È insomma un grande evento. Pensate, tutto il mondo per sei mesi avrà l’Italia nell’occhiello. Un po’ come avviene per i Mondiali di Calcio, le Olimpiadi o la mostra di un artista famoso. Ora, se “non di solo pane vive l’uomo”, figuratevi se di solo calcio o di solo sport, mi verrebbe da dire. Purtroppo poi dietro gli investimenti legati a questi grandi eventi si muove veloce la mano della corruzione con uno spreco di risorse pubbliche che lascia comunque l’amaro in bocca. Era maggio 2014 quando scoppiò il caso Expo. Da sempre in occasione di questi eventi le città ospitanti ne approfittano per rifarsi un po’ il maquillage e per potenziare le vie di comunicazione che in Italia non sono davvero mai adeguate. E quelle cattedrali create apposta per l’occasione, siano esse stadi, palazzatti del ghiaccio, padiglioni o sale espositive, vengono sempre, o quasi sempre, progettate pensando al loro riutilizzo. A volte la riflessione arriva addirittura a contestualizzare tali strutture all’interno di un’area a cui dare una destinazione ben precisa. È l’urbanistica bellezza e con essa si possono fare miracoli. Peccato che normalmente tutto ciò avvenga come da manuale solo all’estero. Ma possiamo recuperare, spero. Io continuo a girarmi intorno, nel frattempo, con quella mia domanda iniziale, ma Expo a cosa serve e quali strategie di sviluppo ci stanno dietro?Trovo, mentre cammino, un giornale edizione maggio 2015 edito da Avvenire e Famiglia Cristiana. La testata è ‘Noi Expo’ ed è distribuito gratuitamente all’ingresso del Padiglone della Santa Sede. L’editoriale mi rincuora. Dopo aver descritto Expo anche come un grande Luna Park, più o meno come ho fatto io, dice che questa esposizione può essere tra le altre cose “un’occasione di conoscenza e confronto per riflettere sulla capacità delle persone di condividere il pane senza sprecare le risorse e di custodire quanto ci è stato affidato”.

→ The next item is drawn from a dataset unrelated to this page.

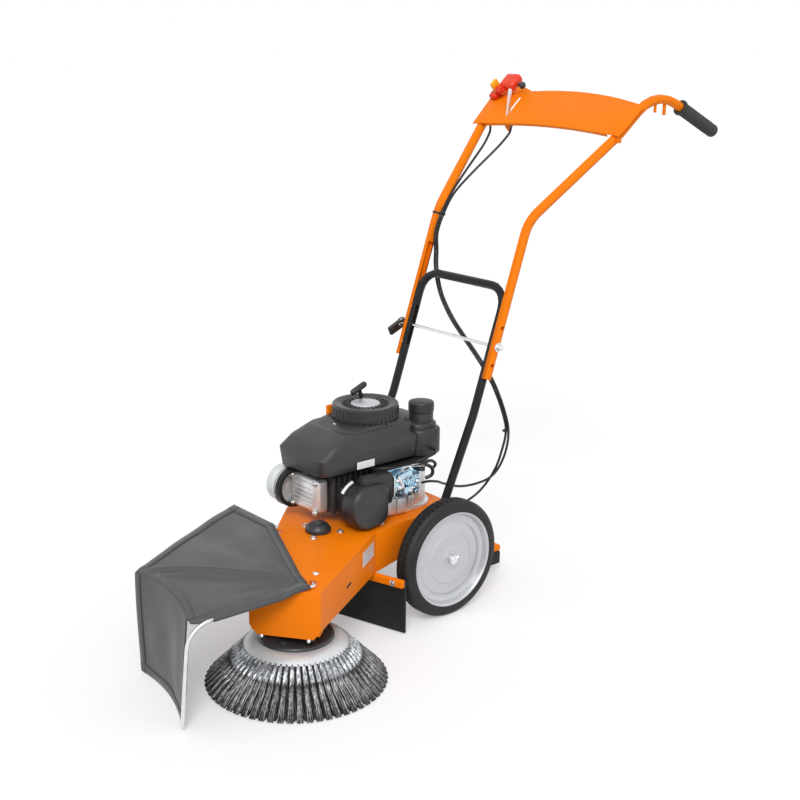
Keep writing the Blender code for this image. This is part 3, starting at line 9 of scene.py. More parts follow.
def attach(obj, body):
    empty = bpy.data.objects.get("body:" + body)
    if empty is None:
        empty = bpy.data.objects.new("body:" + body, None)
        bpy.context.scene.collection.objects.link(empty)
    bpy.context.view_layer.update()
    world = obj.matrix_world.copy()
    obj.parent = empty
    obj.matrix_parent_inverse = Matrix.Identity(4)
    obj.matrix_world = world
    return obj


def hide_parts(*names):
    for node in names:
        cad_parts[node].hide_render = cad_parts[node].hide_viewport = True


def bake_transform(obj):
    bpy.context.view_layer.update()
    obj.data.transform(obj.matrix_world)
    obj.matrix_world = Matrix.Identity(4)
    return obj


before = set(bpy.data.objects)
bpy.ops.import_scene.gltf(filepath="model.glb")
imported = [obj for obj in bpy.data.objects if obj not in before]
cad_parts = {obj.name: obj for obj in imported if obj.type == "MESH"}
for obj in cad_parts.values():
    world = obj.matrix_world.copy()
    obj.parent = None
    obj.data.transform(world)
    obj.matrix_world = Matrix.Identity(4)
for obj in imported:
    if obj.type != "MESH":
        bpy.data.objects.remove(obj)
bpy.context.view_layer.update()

# Places below are in the machine's own frame: X = 0 is its middle, Y = 0 its axle, and the ground is Z = 0.
toFrame = Vector((-0.07358277, -0.01662277, 0))
xAxis = Vector((1, 0, 0))
yAxis = Vector((0, 1, 0))
zAxis = Vector((0, 0, 1))
brushCentre = Vector((0.23, -0.462, 0))

# Camera, at the photograph's place and angle

cameraView = {"place": (2.283, -1.9247, 1.3298), "right": (0.6445, 0.7645, 0.0094),
              "up": (-0.216, 0.1702, 0.9614), "focalPixels": 1320.41, "framePixels": 800, "sensor": 36}


def makeCamera():
    right = Vector(cameraView["right"]).normalized()
    up = Vector(cameraView["up"])
    up = (up - right * up.dot(right)).normalized()
    data = bpy.data.cameras.new("camera")
    data.sensor_width = cameraView["sensor"]
    data.lens = cameraView["focalPixels"] * cameraView["sensor"] / cameraView["framePixels"]
    camera = bpy.data.objects.new("camera", data)
    camera.matrix_world = Matrix((right, up, right.cross(up))).transposed().to_4x4()
    camera.location = Vector(cameraView["place"]) + toFrame
    bpy.context.scene.collection.objects.link(camera)
    bpy.context.scene.camera = camera


makeCamera()
print("camera set")


# Materials: each is a small node tree with its own grain, colour drift and wear

def newMaterial(name, color, roughness, metallic=0.0, **sockets):
    made = bpy.data.materials.new(name)
    made.use_nodes = True
    shader = made.node_tree.nodes["Principled BSDF"]
    shader.inputs["Base Color"].default_value = (*color, 1)
    shader.inputs["Roughness"].default_value = roughness
    shader.inputs["Metallic"].default_value = metallic
    for socket, value in sockets.items():
        shader.inputs[socket.replace("_", " ")].default_value = value
    return made


def addNode(made, kind, **values):
    node = made.node_tree.nodes.new(kind)
    for key, value in values.items():
        if hasattr(node, key):
            setattr(node, key, value)
        else:
            node.inputs[key.replace("_", " ")].default_value = value
    return node


def link(made, a, b):
    made.node_tree.links.new(a, b)


def noiseOf(made, scale, detail=3.0):
    place = addNode(made, "ShaderNodeTexCoord")
    noise = addNode(made, "ShaderNodeTexNoise", Scale=scale, Detail=detail, Roughness=0.55)
    link(made, place.outputs["Object"], noise.inputs["Vector"])
    return noise


def rampOf(made, source, low, high, spots=(0.35, 0.65)):
    # From low to high, each a colour or one grey number
    ramp = addNode(made, "ShaderNodeValToRGB")
    for element, spot, tone in zip(ramp.color_ramp.elements, spots, (low, high)):
        element.position = spot
        element.color = (*tone, 1) if hasattr(tone, "__len__") else (tone, tone, tone, 1)
    link(made, source, ramp.inputs["Fac"])
    return ramp.outputs["Color"]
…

expoA pensarci bene il tema che a questa esposizione si è voluto dare è cruciale, ‘Nutrire il pianeta, energia per la vita’. Qualcuno lo riduce erroneamente al cibo, ma secondo me è molto più ampio. Ed è cruciale che sia stato assegnato come tema, secondo me, all’edizione italiana di Expo. Quasi che tutti ci vedessero come gli ambasciatori di un mondo migliore dal punto di vista della convivenza tra i popoli e dello sfruttamento delle risorse naturali. Mica poco! Mi chiedo quanti dei nostri politici abbiamo declinato in questi termini la questione di Expo Milano e quanti nei prossimi mesi saranno nei padiglioni di Expo per aprire una riflessione collettiva a livello internazionale che ci dovrebbe, a questo punto, vedere in prima linea. Abbiamo sei mesi di tempo, ma credo che non abbiamo come paese nessuna strategia per sfruttare al meglio questa occasione. Occorrerebbe crearla, anche se luglio ed agosto possono essere solo mesi persi, complice il caldo. Ma settembre ed ottobre potrebbero servire meglio alla causa. Ed anche giugno, oserei dire. Luglio e agosto lasciamoceli pure per sedimentare un po’ di questioni. A livello programmatico l’unica ancóra che ho potuto trovare sta là di fronte al Padiglione Italia. È il Padiglione della Unione Europea, lì sembra che qualche spunto di politica si possa ancora masticare. Perché le risposte alle questioni della globalizzazione economica sono solo di due tipi: politiche e imprenditoriali. Ed io alle prime non ci credo e delle seconde non mi fido. Ma sono sempre disposto a cambiare idea, magari gironzolando tra un punto e l’altro di questa esposizione universale. Sto sempre cercando una straccio di risposta alla strategie di sviluppo che governano queste grandi iniziative. Parlare di ritorno economico forse è troppo. Guardandomi intorno mi vengono a mente solo tre parole: conoscere, connettere e condividere. Tutte da mettere parimenti in pratica, un po’ perché oggi non si può continuare a morire di fame e un po’ perché questa non è Disneyland. Non a caso Papa Francesco nel video di saluto presentato all’inaugurazione parlava di “globalizzare la solidarietà”. Solo a queste condizioni  sarei disposto a cambiare veramente idea su Expo.